By maintaining diversification not only across asset classes but within them – and by leveraging the scale and expertise of the wider investment platform – the portfolio is positioned to navigate a wider range of potential outcomes.
The implications are clear. In a more inflation-aware world, diversification cannot rely solely on the interaction between equities and bonds. Instead, it must be built across a wider set of return drivers – incorporating assets that respond differently to inflation, growth and policy dynamics.

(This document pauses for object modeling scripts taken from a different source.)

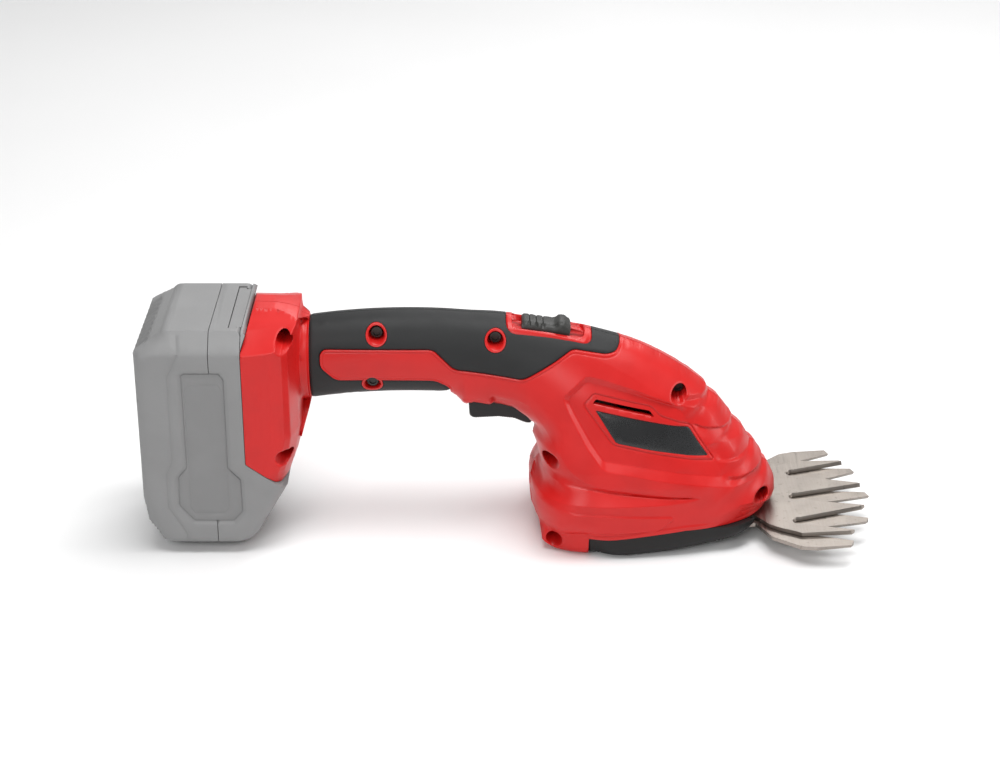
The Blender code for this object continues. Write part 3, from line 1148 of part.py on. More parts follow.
def make_battery(frame, latch, grey, dark, cell_steel, board_green, spring_steel):
    creases = [mm((-167, 7), (-123.2, 7)), mm((-173, 108.6), (-125.5, 108.6))]
    room_creases = [mm((-164.5, 7), (-128.8, 7)), mm((-169, 108.6), (-134, 108.6))]
    mesh = lifted_mesh(BATTERY_SIDE, battery_half_width, 0.0, creases,
                       ((1.6 * MM, 3 * MM), (5 * MM, 4 * MM)), 26 * MM, both=True)
    pack = make_object("battery_back_shell", mesh, frame, grey)
    mesh = lifted_mesh(BATTERY_ROOM, lambda x, z: battery_half_width(x, z, BATTERY_WALL), 0.0, room_creases,
                       ((2 * MM, 5 * MM),), 30 * MM, both=True)
    boolean(pack, make_object("tool", mesh, frame))
    channel = BATTERY_FRONT - RAIL_DEPTH - GAP
    neck_x = BATTERY_FRONT - 2.1 * MM
    for low_x, high_x, half in ((channel, neck_x, RAIL_HALF_WIDTH + GAP),
                                (neck_x, BATTERY_FRONT + 5 * MM, RAIL_HALF_WIDTH - 1.7 * MM)):
        slot = box_mesh((low_x, -half, RAIL_BOTTOM - GAP), (high_x, half, 140 * MM))
        boolean(pack, make_object("tool", slot, frame))
    boolean(pack, make_object("tool", box_mesh((-7.3 * MM, -14.3 * MM, -4.7 * MM - LATCH_TRAVEL),
                                              (7.3 * MM, 14.3 * MM, 14 * MM)), latch))
    boolean(pack, make_object("tool", cylinder_mesh(4 * MM, -13 * MM, -6 * MM, (0, 0), "Z", 16), latch))
    front = copy_of(pack)
    boolean(pack, make_object("tool", box_mesh((BATTERY_SPLIT - SEAM, -OUTSIDE, -10 * MM),
                                               (0, OUTSIDE, 150 * MM)), frame))
    boolean(front, make_object("tool", box_mesh((-0.25, -OUTSIDE, -10 * MM),
                                                (BATTERY_SPLIT + SEAM, OUTSIDE, 150 * MM)), frame))
    front.name = "battery_front_shell"
    for shell in (pack, front):
        keep_body(shell)
        shell.data.materials.clear()
        shell.data.materials.append(grey)
        shade(shell)

    pitch = 2 * CELL_RADIUS + GAP
    front_column = channel - 2.0 * MM - GAP - CELL_RADIUS
    number = 0
    for column in range(CELL_COLUMNS):
        for row in range(CELL_ROWS):
            number += 1
            place = (front_column - column * pitch, CELL_BOTTOM + row * pitch)
            cell = make_object(f"cell_{number:02d}", cylinder_mesh(
                CELL_RADIUS, -CELL_LENGTH / 2, CELL_LENGTH / 2, place, "Y", 16), frame, cell_steel)
            shade(cell)
    board_low = CELL_BOTTOM + (CELL_ROWS - 1) * pitch + CELL_RADIUS + GAP
    make_object("battery_board", box_mesh((front_column - pitch, -25 * MM, board_low),
                                          (front_column + 6 * MM, 25 * MM, board_low + 1.6 * MM)),
                frame, board_green)

    button = make_object("battery_latch", box_mesh((-7 * MM, -14 * MM, -4 * MM), (7 * MM, 14 * MM, 0.9 * MM)),
                         latch, dark)
    tube_object("battery_latch_spring", coil_points(2.8 * MM, -12.5 * MM, -4.7 * MM, 4), 0.4 * MM, latch,
                spring_steel)
    print("least gap of battery_latch_spring to itself, mm:", round(7.8 / 4 - 0.8, 2))
    return button


def make_rail(frame, grey):
    front = FOOT_BACK - GAP
    back = front - RAIL_DEPTH
    neck = RAIL_HALF_WIDTH - 2 * MM
    plan = [(front, -neck), (front - 2.4 * MM, -neck), (front - 2.4 * MM, -RAIL_HALF_WIDTH),
            (back, -RAIL_HALF_WIDTH), (back, RAIL_HALF_WIDTH), (front - 2.4 * MM, RAIL_HALF_WIDTH),
            (front - 2.4 * MM, neck), (front, neck)]
    make_object("terminal_block", prism_mesh(plan, RAIL_BOTTOM, RAIL_TOP, "Z"), frame, grey)


# Controls

TRIGGER_SIDE = mm((-15.7, 68.6), (-15.3, 61.2), (-13.5, 59.7), (-0.8, 60.4), (7.1, 59.5), (13.0, 56.8),
                  (15.6, 56.8), (16.2, 60.0), (16.3, 68.0), (15.2, 72.6), (12.0, 74.0), (9.0, 73.2),
                  (6.0, 71.6), (-6.0, 71.0), (-14.8, 70.6))
SLIDE_SIDE = mm((-13, -3.9), (-13, -0.6), (-12, 0.2), (3, 0.6), (5, 3.0), (8, 3.4), (10.5, 1.6),
                (SLIDE_FRONT / MM, -3.9))


def make_controls(frame, slide, trigger_axis, black, steel, dark):
    block = prism_mesh(TRIGGER_SIDE, -TRIGGER_HALF_WIDTH, TRIGGER_HALF_WIDTH)
    trigger = make_object("trigger", block, frame, black)
    hole = cylinder_mesh(PIN_RADIUS + RUNNING, -20 * MM, 20 * MM, TRIGGER_PIVOT, "Y", 16)
    boolean(trigger, make_object("tool", hole, frame))
    bevel = trigger.modifiers.new("edges", "BEVEL")
    bevel.width = 0.8 * MM
    bevel.segments = 1
    bevel.angle_limit = math.radians(50)
    trigger.data.transform(Matrix.Translation((-TRIGGER_PIVOT[0], 0, -TRIGGER_PIVOT[1])))
    trigger.parent = trigger_axis
    pin = make_object("trigger_pin", cylinder_mesh(PIN_RADIUS, -TRIGGER_HALF_WIDTH - 4.2 * MM,
                                                   TRIGGER_HALF_WIDTH + 4.2 * MM, (0, 0), "Y", 16),
                      trigger_axis, steel)
    shade(pin)

    body = make_object("switch_body", box_mesh((-14 * MM, -SWITCH_HALF_WIDTH, SWITCH_LOW),
                                               (14 * MM, SWITCH_HALF_WIDTH, SWITCH_HIGH)), frame, dark)
    for radius, x in ((2.7 * MM, BUTTON_X), (2.3 * MM, TRIGGER_SPRING_X)):
        pocket = cylinder_mesh(radius, SWITCH_LOW - 2 * MM, SWITCH_LOW + 8 * MM, (x, 0), "Z", 16)
        boolean(body, make_object("tool", pocket, frame))
    body.data.materials.clear()
    body.data.materials.append(dark)
    button_low = 71.5 * MM
    button = make_object("switch_button", cylinder_mesh(2.4 * MM, button_low, SWITCH_LOW + 4.5 * MM,
                                                        (BUTTON_X, 0), "Z", 16), frame, black)
    shade(button)
    spring_low, spring_high = 71.4 * MM, SWITCH_LOW + 7.4 * MM
    coil = coil_points(1.6 * MM, spring_low, spring_high, 5)
    spring = tube_object("trigger_spring", coil, 0.3 * MM, frame, steel)
    spring.location = (TRIGGER_SPRING_X, 0, 0)
    print("least gap of trigger_spring to itself, mm:",
          round(((spring_high - spring_low) / 5 - 0.6 * MM) / MM, 2))

    lock = make_object("lock_slide", prism_mesh(SLIDE_SIDE, -7.4 * MM, 7.4 * MM), slide, black)
    stem = box_mesh((-3 * MM, -2.5 * MM, -13 * MM), (3 * MM, 2.5 * MM, -3 * MM))
    boolean(lock, make_object("tool", stem, slide), "UNION")
    lock.data.materials.clear()
    lock.data.materials.append(black)
    wire = tube_object("lock_spring", [(z, x, y - 10 * MM) for x, y, z in
                                       coil_points(2.1 * MM, 3.8 * MM, 14.8 * MM, 6)], 0.35 * MM, slide, steel)
    print("least gap of lock_spring to itself, mm:", round(11.0 / 6 - 0.7, 2))
    return lock, wire


def make_wires(frame, red, black):
    motor_top = (PIVOT_X + MOTOR_U * math.cos(BLADE_PITCH) - (MOTOR_TOP - 2 * MM) * math.sin(BLADE_PITCH),
                 PIVOT_Z + MOTOR_U * math.sin(BLADE_PITCH) + (MOTOR_TOP - 2 * MM) * math.cos(BLADE_PITCH))
    routes = {
        "wire_battery_switch": (red, [(FOOT_BACK + 0.2 * MM, 4 * MM, 87 * MM), (-112 * MM, 4 * MM, 88 * MM),
                                      (-95 * MM, 4 * MM, 91 * MM), (-60 * MM, 4 * MM, 94 * MM),
                                      (-28 * MM, 4 * MM, 92 * MM), (-14.5 * MM, 4 * MM, 87 * MM)]),
        "wire_battery_motor": (black, [(FOOT_BACK + 0.2 * MM, -4 * MM, 83 * MM), (-112 * MM, -4 * MM, 85 * MM),
                                       (-95 * MM, -4 * MM, 89.5 * MM), (-60 * MM, -4 * MM, 93 * MM),
                                       (-20 * MM, -5 * MM, 95 * MM), (2 * MM, -6 * MM, 95.5 * MM),
                                       (22 * MM, -7 * MM, 95 * MM), (36 * MM, -9 * MM, 92 * MM),
                                       (motor_top[0], -11 * MM, motor_top[1] + 2.0 * MM)]),
        "wire_switch_motor": (red, [(14.5 * MM, 4 * MM, 86 * MM), (22 * MM, 5 * MM, 88.5 * MM),
                                    (33 * MM, 8 * MM, 91 * MM), (41 * MM, 10 * MM, 89.5 * MM),
                                    (motor_top[0] + 1 * MM, 11 * MM, motor_top[1] + 2.0 * MM)]),
    }
    for name, (material, knots) in routes.items():
        tube_object(name, smooth_route(knots, 7 * MM), 1.1 * MM, frame, material)


def smooth_route(knots, step):
    knots = np.array(knots)
    ends = np.vstack([2 * knots[0] - knots[1], knots, 2 * knots[-1] - knots[-2]])
    fine = []
    for i in range(len(knots) - 1):
        a, b, c, d = ends[i:i + 4]
        for t in np.linspace(0.0, 1.0, 10, endpoint=False):
            fine.append(0.5 * (2 * b + (c - a) * t + (2 * a - 5 * b + 4 * c - d) * t ** 2
                               + (3 * b - a - 3 * c + d) * t ** 3))
    fine.append(knots[-1])
    fine = np.array(fine)
    lengths = np.concatenate([[0.0], np.cumsum(np.linalg.norm(np.diff(fine, axis=0), axis=1))])
    places = np.linspace(0.0, lengths[-1], max(2, int(round(lengths[-1] / step))) + 1)
    return [tuple(np.interp(p, lengths, fine[:, k]) for k in range(3)) for p in places]


def main():
    clear_scene()
    red = make_material("red_plastic", (0.62, 0.022, 0.02), 0.42)
    rubber = make_material("black_rubber", (0.02, 0.02, 0.021), 0.62)
    black = make_material("black_plastic", (0.016, 0.016, 0.017), 0.5)
    dark = make_material("dark_plastic", (0.05, 0.05, 0.055), 0.5)
    grey = make_material("battery_grey", (0.27, 0.27, 0.275), 0.55)
    steel = make_material("steel", (0.42, 0.39, 0.36), 0.35, 1.0)
    bright = make_material("bright_steel", (0.6, 0.6, 0.6), 0.3, 1.0)
    brass = make_material("brass", (0.7, 0.5, 0.22), 0.35, 1.0)
    green = make_material("board_green", (0.03, 0.2, 0.07), 0.5)
    wire_red = make_material("wire_red", (0.6, 0.03, 0.02), 0.5)

    frame = make_empty("tool_frame", (ORIGIN_SHIFT, 0, 0))
    drive = make_empty("blade_frame", (PIVOT_X, 0, PIVOT_Z), (0, -BLADE_PITCH, 0), frame)
    slide = make_empty("lock_slide_axis", (SLIDE_X, 0, SLIDE_Z), (0, SLIDE_TILT, 0), frame)
    trigger_axis = make_empty("trigger_axis", (TRIGGER_PIVOT[0], 0, TRIGGER_PIVOT[1]), parent=frame)
    slope = LATCH_HEAD - LATCH_FOOT
    slope = slope / np.linalg.norm(slope)
    spot = LATCH_FOOT + slope * LATCH_ALONG
    lean = math.atan2(slope[1], -slope[0])
    latch = make_empty("battery_latch_axis", (spot[0], 0, spot[1]), (0, lean, 0), frame)

    Housing(frame, drive, slide, red, rubber).build()
    for name, (x, z) in SCREW_PLACES.items():
        make_screw("screw_" + name, (x, 0, z), frame, bright, -SCREW_SEAT - GAP, SCREW_REACH, -math.pi / 2)
    for side, name in ((-1, "right"), (1, "left")):
        place = (POST_U, side * POST_V, 0)
        make_screw("sole_screw_" + name, place, drive, bright, -2.4 * MM - GAP, 5.5 * MM, 0.0)
    make_gears(drive, steel, brass)
    make_gear_case(drive, dark, steel, brass)
    make_motor(drive, bright, black, dark)
    make_blades(drive, steel, bright)
    make_sole(frame, drive, black)
    make_controls(frame, slide, trigger_axis, black, bright, dark)
    make_rail(frame, grey)
    make_battery(frame, latch, grey, dark, bright, green, bright)
    make_wires(frame, wire_red, black)


main()
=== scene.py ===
import math
from contextlib import contextmanager

import bmesh
import bpy
import numpy as np
from bpy.props import FloatProperty, FloatVectorProperty, PointerProperty
from mathutils import Matrix, Vector
from mathutils.geometry import delaunay_2d_cdt
from mathutils.kdtree import KDTree


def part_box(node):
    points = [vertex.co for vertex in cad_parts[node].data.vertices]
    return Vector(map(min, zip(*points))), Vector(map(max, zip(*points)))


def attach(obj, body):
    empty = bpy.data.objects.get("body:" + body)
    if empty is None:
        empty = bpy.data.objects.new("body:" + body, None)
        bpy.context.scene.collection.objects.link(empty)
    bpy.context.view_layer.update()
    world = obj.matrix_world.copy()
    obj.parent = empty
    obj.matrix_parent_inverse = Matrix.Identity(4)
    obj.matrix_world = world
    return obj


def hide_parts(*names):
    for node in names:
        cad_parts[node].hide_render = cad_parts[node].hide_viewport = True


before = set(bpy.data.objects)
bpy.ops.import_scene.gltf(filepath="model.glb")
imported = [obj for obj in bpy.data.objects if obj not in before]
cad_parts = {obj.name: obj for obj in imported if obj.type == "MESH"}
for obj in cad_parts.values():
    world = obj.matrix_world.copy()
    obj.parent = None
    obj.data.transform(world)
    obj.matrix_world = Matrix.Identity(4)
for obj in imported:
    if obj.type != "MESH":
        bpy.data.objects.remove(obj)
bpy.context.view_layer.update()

bl_info = {
    "name": "Cordless grass shears",
    "version": (1, 0, 0),
    "blender": (4, 5, 0),
    "location": "3D View > Sidebar > Shears",
    "description": "Moulded housing, rubber grip, battery, comb blades and finishes of grass shears",
    "category": "Object",
}

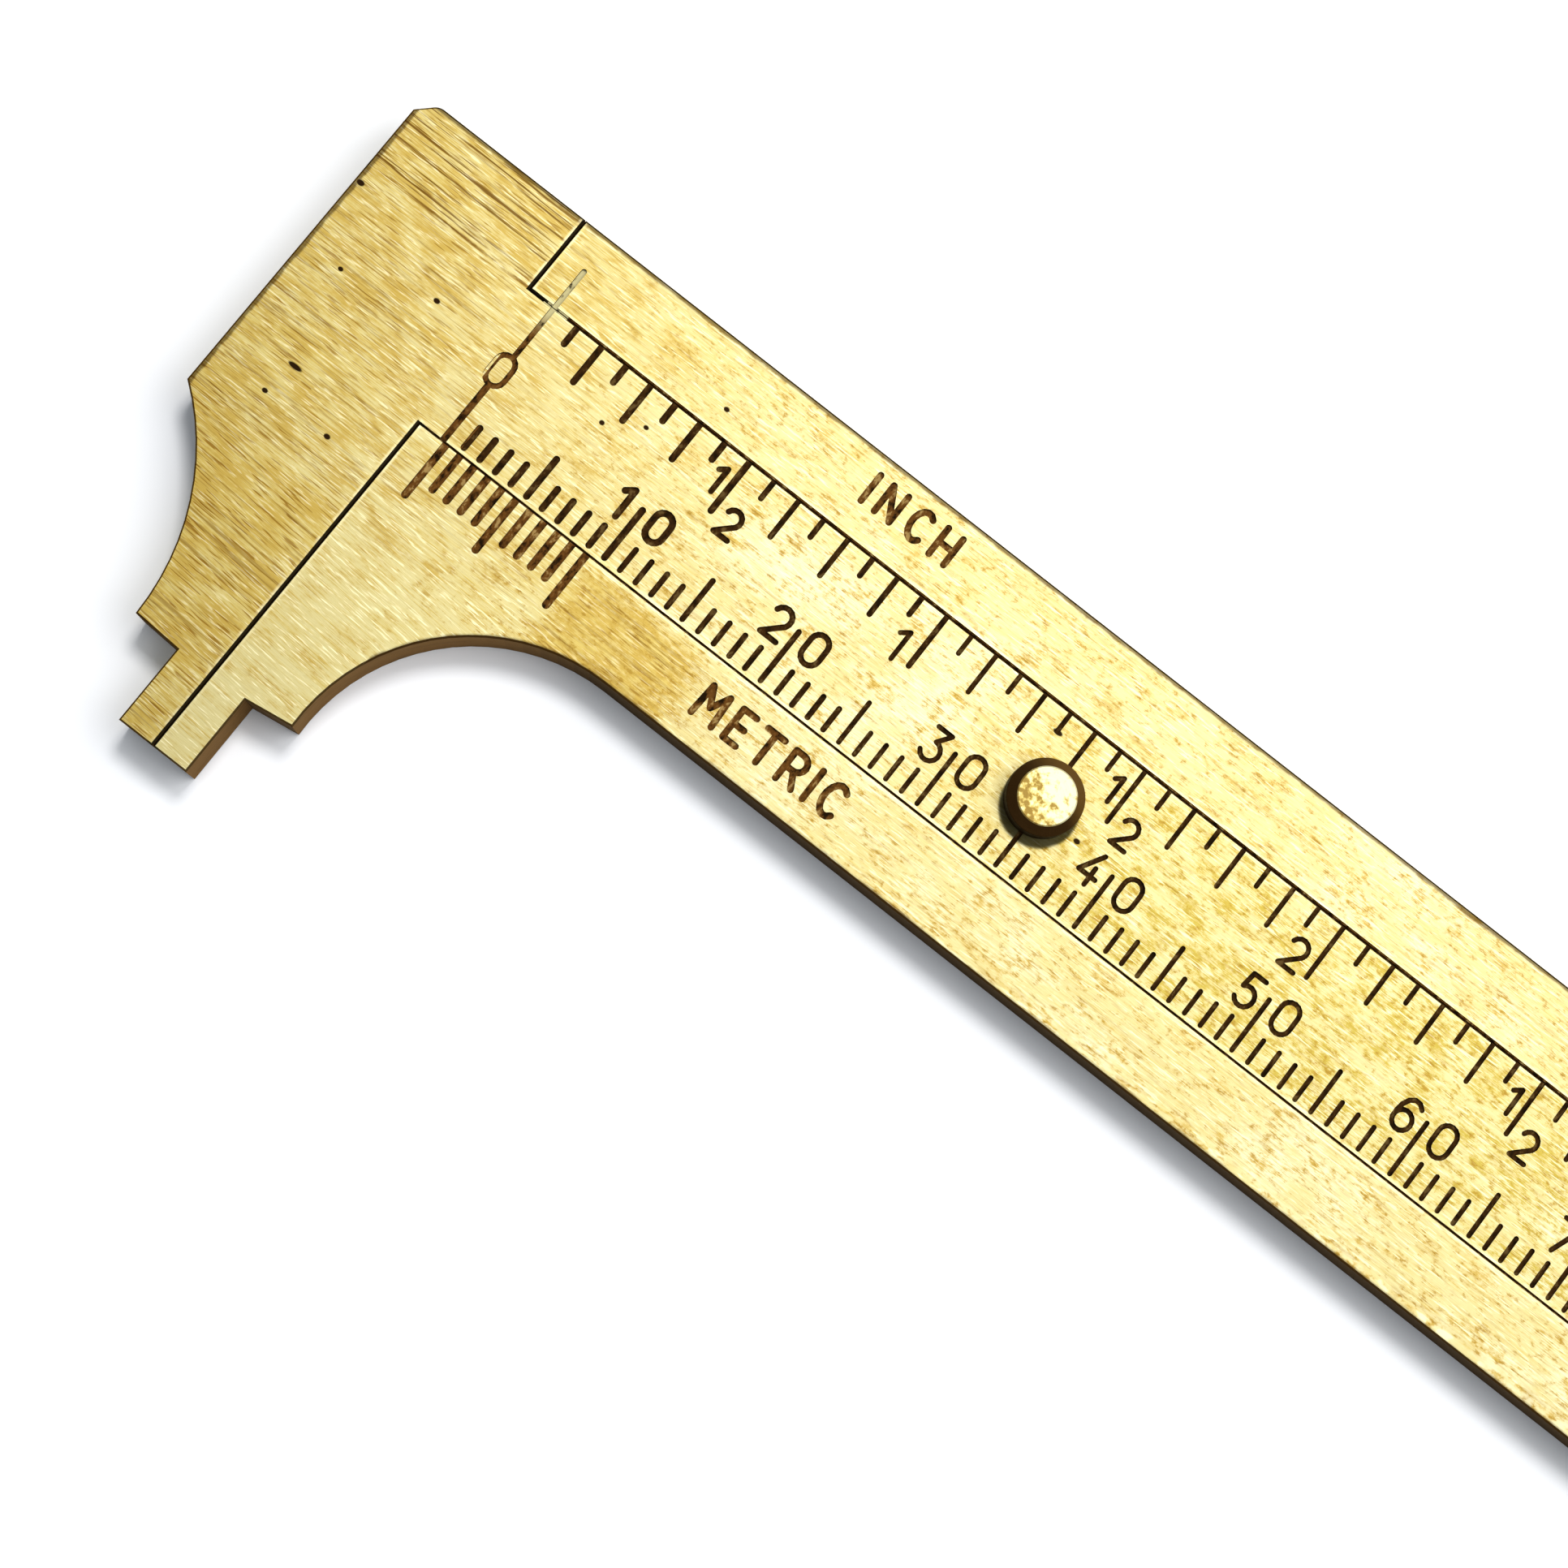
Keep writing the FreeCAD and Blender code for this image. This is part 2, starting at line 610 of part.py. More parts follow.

In our view, inflation is likely to remain a more prominent and persistent risk. This raises important questions about the roles different asset classes play within portfolios. Although private markets have undergone adjustment in recent years, much of the compression in excess returns has been driven by the shift in the interest rate regime. If this dynamic stabilises, as we expect, their inflation-mitigating characteristics should become more evident. As such, private markets remain a key component of our asset allocation – and one in which we have high conviction.
Private markets are by no means a panacea. But used selectively and in the right context, they can play a meaningful role in strengthening portfolio resilience as the investment landscape continues to evolve.
This content has been prepared by the Life Investment Office (LIO) for information purposes only and does not contain or constitute investment advice.